You’re at your desk around 9:30 a.m. looking at your overwhelming “To Do” list, your stacked-up “In” box and wondering if your bonus – for once – will reflect your true value. Then the phone rings.
It’s Bob, a potential strategic partner, calling to discuss your proposal to jointly market your new product. You scramble to find the proposal on your desk, locate it (no mean feat) and jump right into the negotiation.
Occasionally, you jot down a note about the discussion.
Thirty minutes later, after Bob has rejected most of the elements in your proposal and offered seemingly reasonable alternatives, you tentatively agree on the major deal points. Bob then suggests he’d be happy to draft it and send it over. Your readily agree after looking again at your overflowing “In” box.
Two weeks later, despite some misgivings, you ink the deal. You know it’s not great, but your boss says it’s better than the alternative.
You wonder what went wrong, and how you might have improved your outcome. Here are some thoughts.
Start off by recognizing that telephone negotiations produce a different negotiation dynamic than in-person negotiations. Thus, they require a different approach.
For example, when you picked up the phone and unexpectedly heard Bob on the line wanting to negotiate, you inherently were at a disadvantage.
In all likelihood, Bob had just finished analyzing your proposal and preparing to negotiate with you. He probably had a checklist of questions to ask and issues to address, knew what he was willing to offer and concede, had already developed some options that might satisfy his interests and evaluated the strength of his alternative if your deal submarined.
Contrast this with your situation when you picked up the phone. Were all the substantive and strategic information at your fingertips and ready to engage? Not likely.
Ill-prepared? Probably.
Yet most of us will negotiate anyway.
Resist the urge. Tell Bob you’re in the middle of something (invariably true), and you’ll call him back in 30 minutes. Then grab your file and prepare. Get on an even footing. Telephone negotiations, as opposed to face-to-face negotiations, also make it easier to say no. It’s a relatively impersonal environment (albeit not as impersonal as a letter or an e-mail), and it’s thus easier to say no than to reject in a face-to-face encounter.

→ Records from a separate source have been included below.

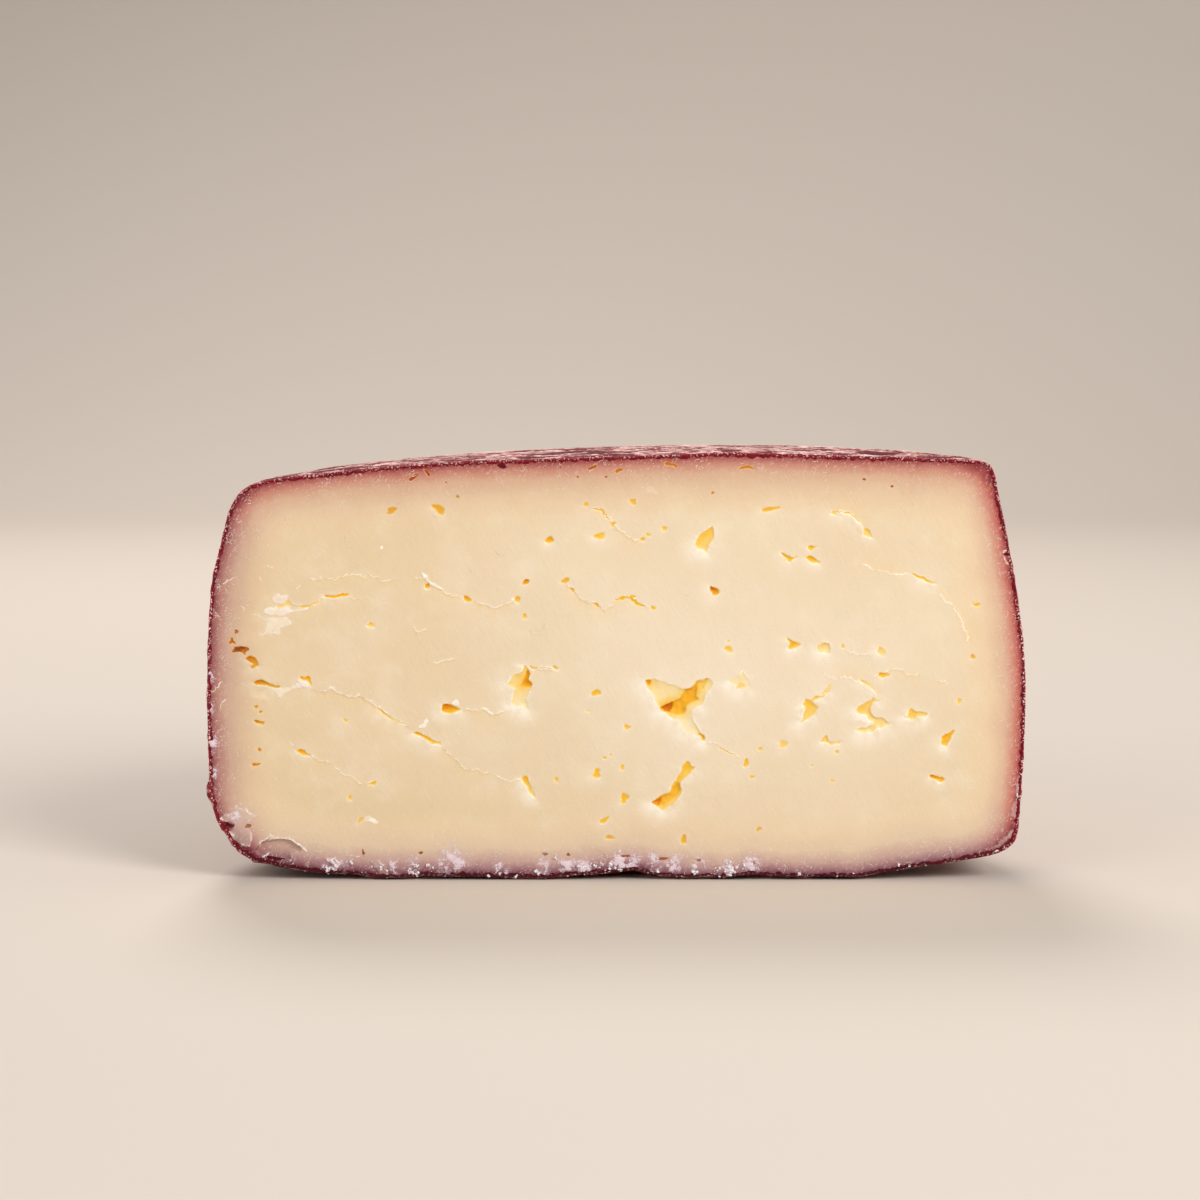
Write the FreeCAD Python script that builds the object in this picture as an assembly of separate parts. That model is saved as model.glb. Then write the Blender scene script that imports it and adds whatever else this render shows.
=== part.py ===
"""Half of a small goat cheese that was soaked in red wine, 180 x 90 x 94 mm.

A wheel was cut through its middle, and this half stands on its foot with the
cut face in front. Origin: bottom centre of the outer box. +Z is up, the cut
face looks along -Y, and +X is to the right of someone who looks at it.

The rind is a surface of meridians: one upright half outline for each angle
about the wheel's axis, turned from the right end of the cut round the back to
the left end. The wheel is a little lopsided, so the sizes of the right and the
left outline differ and those in between are mixed from the two.
"""
import FreeCAD, Part
import math
import os

Vector = FreeCAD.Vector

# ------------------------------------------------------------ driving sizes, mm
WHEEL_RADIUS = 90.0                       # at the belly
CUT_Y = -WHEEL_RADIUS / 2                 # the cut face, so that the box is centred
MERIDIAN_STEP = 15.0                      # degrees between two outlines of the rind

CAP_RADIUS = 22.0                         # flat middle of the top
CAP_HEIGHT = 93.6                         # its height on the wheel's axis
CAP_TILT = math.atan(0.036)               # the top rises to the right

# Each outline: where the flat foot ends, how high the underside has risen by the
# toe, the toe corner with its roundness along the underside (in) and the wall (up),
# the belly, the rim corner above with its roundness, and how far the upper wall
# bows out (lean) and the top bows up (crown).
RIGHT = dict(
    foot=50.0, under_z=4.0, toe_r=88.3, toe_z=5.8, toe_in=14.7, toe_up=7.3,
    belly_r=90.0, belly_z=37.0, lean=1.6,
    rim_r=81.7, rim_z=92.8, rim_round=4.6, crown=0.0)
LEFT = dict(
    foot=52.0, under_z=1.6, toe_r=89.3, toe_z=12.7, toe_in=9.5, toe_up=12.5,
    belly_r=89.8, belly_z=38.0, lean=4.7,
    rim_r=82.5, rim_z=88.8, rim_round=12.0, crown=0.5)

# Where the outline's control points lie between those places, as shares.
UNDER_SHARES = ((0.15, 0.2), (0.55, 0.6))          # foot to toe: out, up
LOW_WALL_SHARES = ((0.35, 0.0), (0.85, 0.62))      # toe to belly: out, up
HIGH_WALL_SHARES = ((0.0, 0.04, 0.0), (0.04, 0.26, 0.0), (0.5, 0.6, 0.5))  # and lean
RIM_RISE = 0.25                                    # lip of the top by the rim
CAP_MARGIN = 6.0                                   # the top runs level to the cap

# The back of the wheel stands between the two, with a slightly fuller rim and
# shallow dents, as a wheel gets from turning by hand in the cellar.
BACK_RIM_RISE = 1.1
DENT_DEPTH = 0.55                         # in and out, round the rind
DENT_WAVES = ((3, 3.5), (5, 1.9), (8, 0.7))    # how many, and where they start

FOOT_NICK = dict(x=3.5, width=7.6, height=1.7, reach=7.0)

# Eyes in the paste, at the cut: centre, width, height, turn in degrees, depth,
# how three-cornered the mouth is (0 round), and how far it bends to one side.
EYES = (
    dict(x=13.9, z=39.8, width=13.4, height=11.2, turn=6, depth=6.5, corners=0.24, bend=0.0),
    dict(x=-20.4, z=43.0, width=4.0, height=9.4, turn=-6, depth=4.5, corners=0.16, bend=0.0),
    dict(x=13.4, z=20.4, width=3.2, height=12.0, turn=-42, depth=5.0, corners=0.0, bend=-0.16),
    dict(x=19.6, z=75.4, width=3.8, height=5.4, turn=-14, depth=3.5, corners=0.20, bend=0.0),
    dict(x=42.8, z=38.6, width=3.4, height=5.8, turn=-18, depth=3.0, corners=0.16, bend=0.0),
    dict(x=55.8, z=37.6, width=3.2, height=7.0, turn=-30, depth=3.0, corners=0.0, bend=-0.25),
    dict(x=72.9, z=32.4, width=1.9, height=4.0, turn=-35, depth=2.2, corners=0.0, bend=0.0),
    dict(x=66.0, z=37.5, width=4.6, height=1.9, turn=10, depth=2.0, corners=0.0, bend=0.0),
    dict(x=-36.2, z=38.3, width=4.2, height=2.1, turn=-4, depth=2.4, corners=0.0, bend=0.0),
    dict(x=-41.1, z=31.8, width=5.4, height=1.9, turn=-24, depth=2.0, corners=0.0, bend=0.0),
    dict(x=-18.9, z=20.6, width=1.7, height=5.0, turn=30, depth=2.0, corners=0.0, bend=0.0),
)
EYE_POINTS = 14                           # round an eye's mouth
EYE_FLOOR = 0.45                          # size of its floor against its mouth
CUTTER_PROUD = 1.0                        # cutters start this far in front of the cut


def mix(a, b, share):
    return a + (b - a) * share


def sizes_at(angle):
    """Outline sizes at an angle about the axis: 0 is the right end, pi the left."""
    to_left = (1 - math.cos(angle)) / 2
    back = math.sin(angle) ** 2
    sizes = {name: mix(RIGHT[name], LEFT[name], to_left) for name in RIGHT}
    sizes["rim_z"] += BACK_RIM_RISE * back
    dent = sum(math.sin(waves * angle + phase) for waves, phase in DENT_WAVES)
    dent *= DENT_DEPTH * back / len(DENT_WAVES)
    for name in ("toe_r", "belly_r", "rim_r"):
        sizes[name] += dent
    return sizes


def outline(sizes, cap_z):
    """Control points (radius, height) of one meridian, from the foot to the cap."""
    s = sizes
    points = [(s["foot"], 0.0)]
    under_r = s["toe_r"] - s["toe_in"]
    for out, up in UNDER_SHARES:
        points.append((mix(s["foot"], under_r, out), up * s["under_z"]))
    points.append((under_r, s["under_z"]))
    points.append((s["toe_r"], s["toe_z"]))
    wall_z = s["toe_z"] + s["toe_up"]
    for out, up in LOW_WALL_SHARES:
        points.append((mix(s["toe_r"], s["belly_r"], out), mix(wall_z, s["belly_z"], up)))
    for out, up, bow in HIGH_WALL_SHARES:
        points.append((mix(s["belly_r"], s["rim_r"], out) + bow * s["lean"],
                       mix(s["belly_z"], s["rim_z"], up)))
    points.append((s["rim_r"] + 0.75 * s["lean"], s["rim_z"] - 1.25 * s["rim_round"]))
    points.append((s["rim_r"] + 0.25 * s["lean"], s["rim_z"] - 0.1 * s["rim_round"]))
    points.append((s["rim_r"] - 0.9 * s["rim_round"], s["rim_z"] + RIM_RISE))
    points.append(((s["rim_r"] + CAP_RADIUS) / 2, (s["rim_z"] + cap_z) / 2 + s["crown"]))
    points.append((CAP_RADIUS + CAP_MARGIN, cap_z + CAP_MARGIN * math.tan(CAP_TILT) / 2))
    points.append((CAP_RADIUS, cap_z))
    return points


def meridian(angle):
    """One outline as a smooth edge, turned about the wheel's axis."""
    cap_z = CAP_HEIGHT + CAP_RADIUS * math.cos(angle) * math.tan(CAP_TILT)
    points = [Vector(r * math.cos(angle), CUT_Y + r * math.sin(angle), z)
              for r, z in outline(sizes_at(angle), cap_z)]
    inner_knots = len(points) - 3
    curve = Part.BSplineCurve()
    mults = [4] + [1] * (inner_knots - 1) + [4]
    curve.buildFromPolesMultsKnots(points, mults, list(range(inner_knots + 1)), False, 3)
    return curve.toShape()


def half_wheel():
    steps = round(180 / MERIDIAN_STEP)
    wires = [Part.Wire(meridian(math.radians(MERIDIAN_STEP * i))) for i in range(steps + 1)]
    rind = Part.makeLoft(wires, False, False).Faces[0]
    ends = sorted(rind.Edges, key=lambda edge: edge.BoundBox.ZLength)
    foot_arc, cap_arc = sorted(ends[:2], key=lambda edge: edge.BoundBox.ZMin)
    left_end, right_end = sorted(ends[2:], key=lambda edge: edge.BoundBox.XMin)
    foot_line, cap_line = (
        Part.makeLine(arc.Vertexes[0].Point, arc.Vertexes[-1].Point)
        for arc in (foot_arc, cap_arc))
    foot = Part.Face(Part.Wire([foot_arc, foot_line]))
    cap = Part.Face(Part.Wire([cap_arc, cap_line]))
    cut_edges = Part.__sortEdges__([foot_line, right_end, cap_line, left_end])
    cut_face = Part.Face(Part.Wire(cut_edges))
    shell = Part.Shell([rind, foot, cap, cut_face])
    shell.sewShape()
    solid = Part.Solid(shell)
    if solid.Volume < 0:
        solid.reverse()
    return solid


def eye_mouth(eye, scale, y):
    """The irregular closed outline of an eye at one depth."""
    turn = math.radians(eye["turn"])
    points = []
    for i in range(EYE_POINTS):
        angle = 2 * math.pi * i / EYE_POINTS
        reach = scale * (1 + eye["corners"] * math.sin(3 * angle))
        across = reach * math.cos(angle) * eye["width"] / 2
        up = reach * math.sin(angle) * eye["height"] / 2
        across += scale * eye["bend"] * eye["height"] * (2 * up / eye["height"]) ** 2
        points.append(Vector(eye["x"] + across * math.cos(turn) - up * math.sin(turn), y,
                             eye["z"] + across * math.sin(turn) + up * math.cos(turn)))
    curve = Part.BSplineCurve()
    curve.interpolate(points, PeriodicFlag=True)
    return Part.Wire(curve.toShape())


def eye_cutter(eye):
    depths = ((1.0, -CUTTER_PROUD), (0.9, 0.4 * eye["depth"]), (EYE_FLOOR, eye["depth"]))
    wires = [eye_mouth(eye, scale, CUT_Y + depth) for scale, depth in depths]
    return Part.makeLoft(wires, True, True)


def foot_nick():
    """A small hollow in the front edge of the foot, where a chip came away."""
    nick = FOOT_NICK
    ball = Part.makeSphere(1.0, Vector(0, 0, 0))
    matrix = FreeCAD.Matrix()
    matrix.scale(nick["width"] / 2, nick["reach"], nick["height"])
    matrix.move(Vector(nick["x"], CUT_Y, 0))
    return ball.transformGeometry(matrix)


def make_cheese():
    cheese = half_wheel()
    cutters = [eye_cutter(eye) for eye in EYES] + [foot_nick()]
    return cheese.cut(cutters).Solids[0]


cheese = make_cheese()
os.makedirs("parts", exist_ok=True)
cheese.exportStep("parts/cheese.step")
print("volume cm3", round(cheese.Volume / 1000, 1), "valid", cheese.isValid())
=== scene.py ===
"""Half of a wine-soaked goat cheese wheel: its looks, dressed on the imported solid.

The cheese is one piece of food, so all pieces here stand for the one node: the
paste with its cut face, the rind round it, and the crumbs and curls that the
knife left. Lengths are in millimetres up to the point where a mesh is made, and
points on the cut face are (x, z) pairs.
"""
import math

import bmesh
import bpy
import numpy as np
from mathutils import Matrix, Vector, geometry, noise
from mathutils.bvhtree import BVHTree
from mathutils.kdtree import KDTree


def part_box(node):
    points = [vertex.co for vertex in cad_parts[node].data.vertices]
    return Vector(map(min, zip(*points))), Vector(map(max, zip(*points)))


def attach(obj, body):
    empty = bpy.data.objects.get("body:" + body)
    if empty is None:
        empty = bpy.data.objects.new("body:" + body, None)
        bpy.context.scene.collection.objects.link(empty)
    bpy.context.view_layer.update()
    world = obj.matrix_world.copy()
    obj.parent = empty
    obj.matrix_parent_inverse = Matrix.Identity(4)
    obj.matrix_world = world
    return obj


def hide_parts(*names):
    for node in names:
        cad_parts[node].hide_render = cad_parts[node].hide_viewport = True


MM = 0.001
NODE = "cheese"
BODY = "root"

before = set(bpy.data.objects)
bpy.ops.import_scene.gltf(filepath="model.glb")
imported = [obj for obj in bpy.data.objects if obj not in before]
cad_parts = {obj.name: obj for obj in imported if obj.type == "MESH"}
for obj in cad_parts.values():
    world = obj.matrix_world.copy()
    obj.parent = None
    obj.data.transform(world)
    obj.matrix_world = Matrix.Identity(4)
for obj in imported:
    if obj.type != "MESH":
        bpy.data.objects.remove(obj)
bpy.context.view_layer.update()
low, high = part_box(NODE)
CUT_Y = low.y / MM                        # the cut face, which looks along -Y
TOP_Z = high.z / MM
HEART = Vector((0.0, CUT_Y + 0.02, 0.43 * TOP_Z))    # every ray to the rind points here
FAR = 300.0

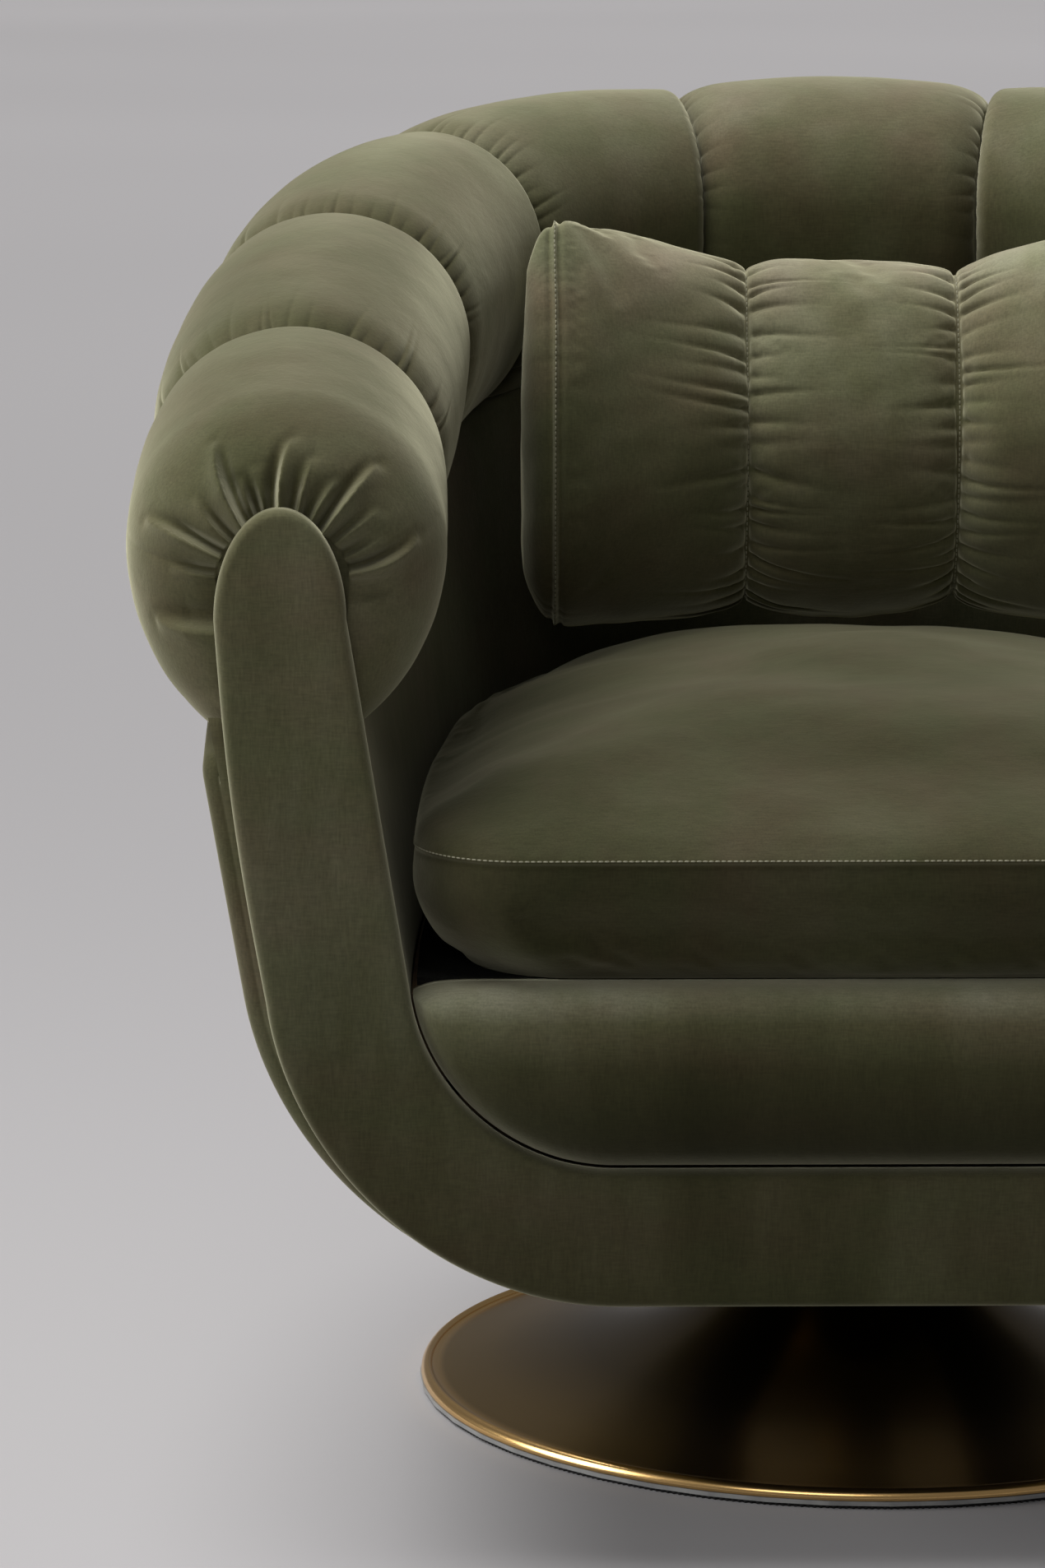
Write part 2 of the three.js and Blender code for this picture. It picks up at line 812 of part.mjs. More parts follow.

Recommendation? If your proposal requires a significant change, make a personal oral presentation or set up a meeting.
In-person negotiations also have the added advantage of lessening the likelihood of misunderstanding and providing parties with the opportunity to observe body language, facial expressions and behavioral cues.
Accurately reading nonverbal signals can prevent crucial long-term problems.
In addition, phone negotiations often take less time, lead to less information exchange and make it more difficult to establish a good relationship.
The negotiation dynamic likely will be more competitive with an increased risk of no agreement.
In circumstances involving little information exchange and zero-sum issues – where $1 less for the other – this might be optimal.
However, if you want a long-term relationship with a strategic partner, meet him or her personally.
Finally, use the power of the pen. Take detailed notes of your conversation or meeting. Then draft the agreement. Why? One, memories fade – some faster than others. Thorough and accurate notes, however, will be relied upon by everyone.
Two, you’ll be a more effective listener if you know you’ll be drafting the agreement. Effective listening is a critically important negotiation skill.
Three, your written draft will set the framework for future negotiations. To change it, practically speaking, they’ll need to convince you.
And four, preparing the agreement will give you the opportunity to control its structure and draft unaddressed or ambiguous issues. While you should be careful not to undermine your credibility, minor drafting and other issues often arise here.
The drafter gets first shot. And the draftee often ignores small issues. Take advantage of it.
Your counter party will probably even thank you for doing it. At the end of the negotiation, so will your boss.